Source material:

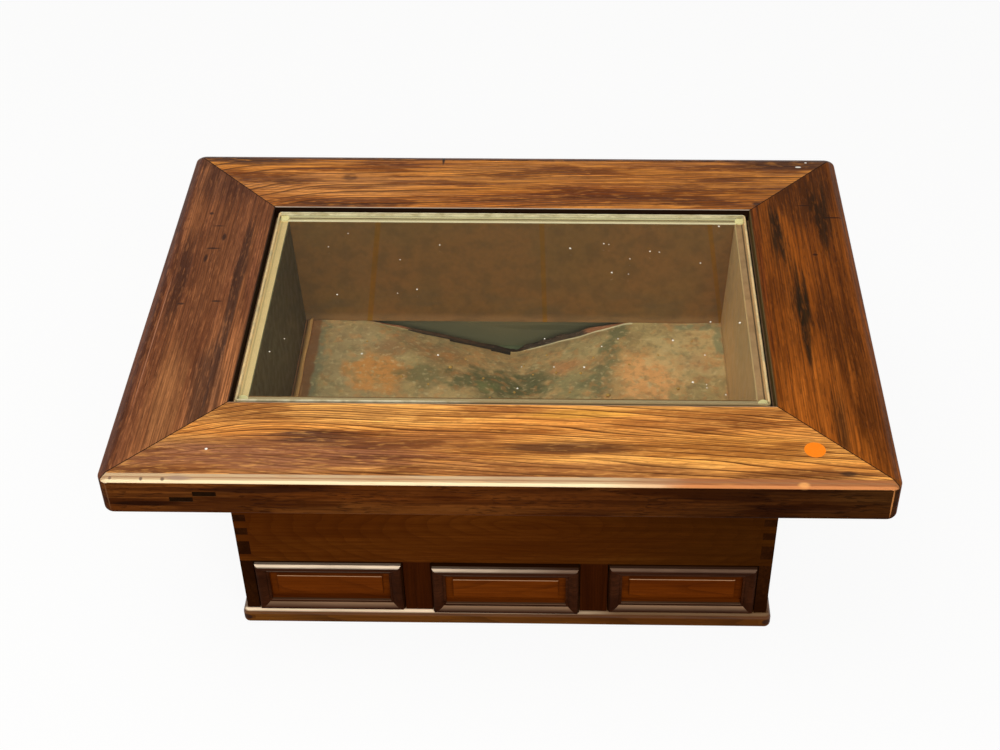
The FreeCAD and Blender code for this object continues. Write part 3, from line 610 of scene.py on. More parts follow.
# Finishes. Colours are linear.
# GOLDEN's cream edge colour is a painted highlight on the front arris, with some wear, fading to
# orange-brown towards the right.
GOLDEN = Wood(light=(1.40, 0.68, 0.160), middle=(1.05, 0.41, 0.078), dark=(0.24, 0.070, 0.012),
              line=(0.070, 0.018, 0.003), worn=(0.56, 0.39, 0.22), line_gap=0.0078, line_strength=1.0,
              heart=(-0.30, 0.245), wander=0.011, tilt=0.075, sweep=2.6, upright_shade=(0.112, 0.075, 0.058),
              edge_far=(0.053, 0.039, 0.034), edge_light_wear_far=(0.33, 0.118, 0.042), edge_light_wear_share=0.95, streak=0.5,
              fibre=0.45, grime=0.85, sparkle=0.4, dim=(0.32, 0.23, 0.17), pore_strength=0.5)
GOLDEN_BACK = Wood(light=(1.22, 0.48, 0.082), middle=(0.58, 0.172, 0.022), dark=(0.15, 0.040, 0.005),
                   line=(0.045, 0.012, 0.002), worn=(0.15, 0.048, 0.014), line_gap=0.0086, line_strength=0.9,
                   heart=(0.42, 0.245), wander=0.016, tilt=-0.03, sweep=1.2, upright_shade=(0.4, 0.35, 0.3),
                   edge_far=(0.4, 0.35, 0.3), edge_light_wear_share=0.8, lip=(0.60, 0.52, 0.42), streak=0.5, fibre=0.55,
                   grime=0.9, sparkle=0.5, dim=(0.25, 0.17, 0.09), pore_strength=0.45)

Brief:
Restate the data above exactly, keeping each word as it stands.

Reply:
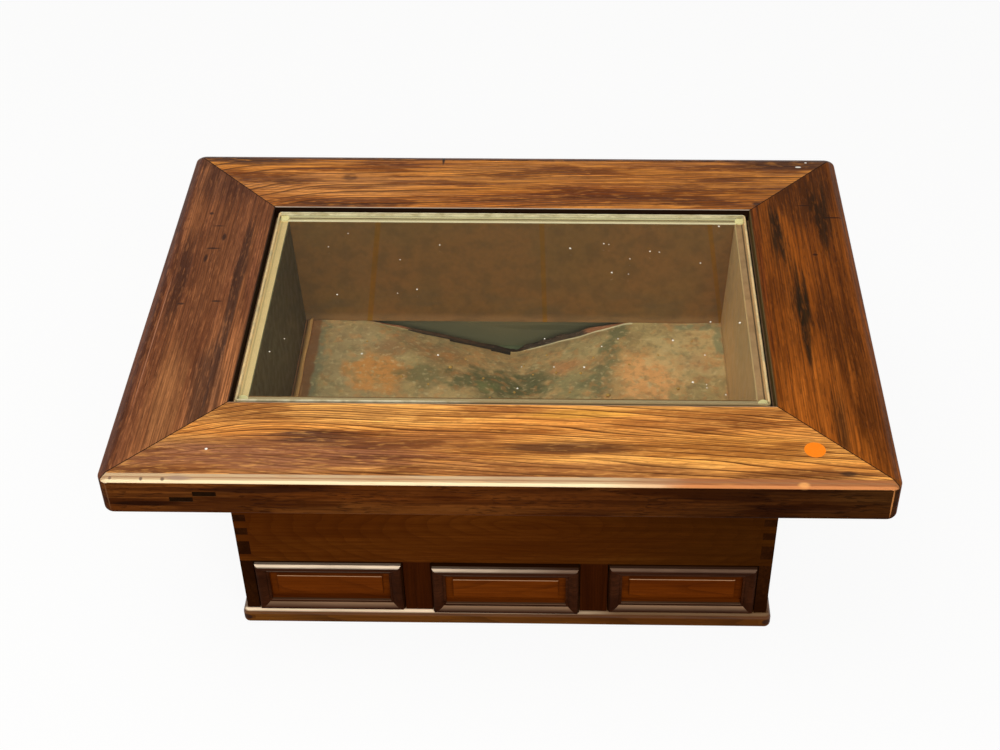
The FreeCAD and Blender code for this object continues. Write part 3, from line 610 of scene.py on. More parts follow.
# Finishes. Colours are linear.
# GOLDEN's cream edge colour is a painted highlight on the front arris, with some wear, fading to
# orange-brown towards the right.
GOLDEN = Wood(light=(1.40, 0.68, 0.160), middle=(1.05, 0.41, 0.078), dark=(0.24, 0.070, 0.012),
              line=(0.070, 0.018, 0.003), worn=(0.56, 0.39, 0.22), line_gap=0.0078, line_strength=1.0,
              heart=(-0.30, 0.245), wander=0.011, tilt=0.075, sweep=2.6, upright_shade=(0.112, 0.075, 0.058),
              edge_far=(0.053, 0.039, 0.034), edge_light_wear_far=(0.33, 0.118, 0.042), edge_light_wear_share=0.95, streak=0.5,
              fibre=0.45, grime=0.85, sparkle=0.4, dim=(0.32, 0.23, 0.17), pore_strength=0.5)
GOLDEN_BACK = Wood(light=(1.22, 0.48, 0.082), middle=(0.58, 0.172, 0.022), dark=(0.15, 0.040, 0.005),
                   line=(0.045, 0.012, 0.002), worn=(0.15, 0.048, 0.014), line_gap=0.0086, line_strength=0.9,
                   heart=(0.42, 0.245), wander=0.016, tilt=-0.03, sweep=1.2, upright_shade=(0.4, 0.35, 0.3),
                   edge_far=(0.4, 0.35, 0.3), edge_light_wear_share=0.8, lip=(0.60, 0.52, 0.42), streak=0.5, fibre=0.55,
                   grime=0.9, sparkle=0.5, dim=(0.25, 0.17, 0.09), pore_strength=0.45)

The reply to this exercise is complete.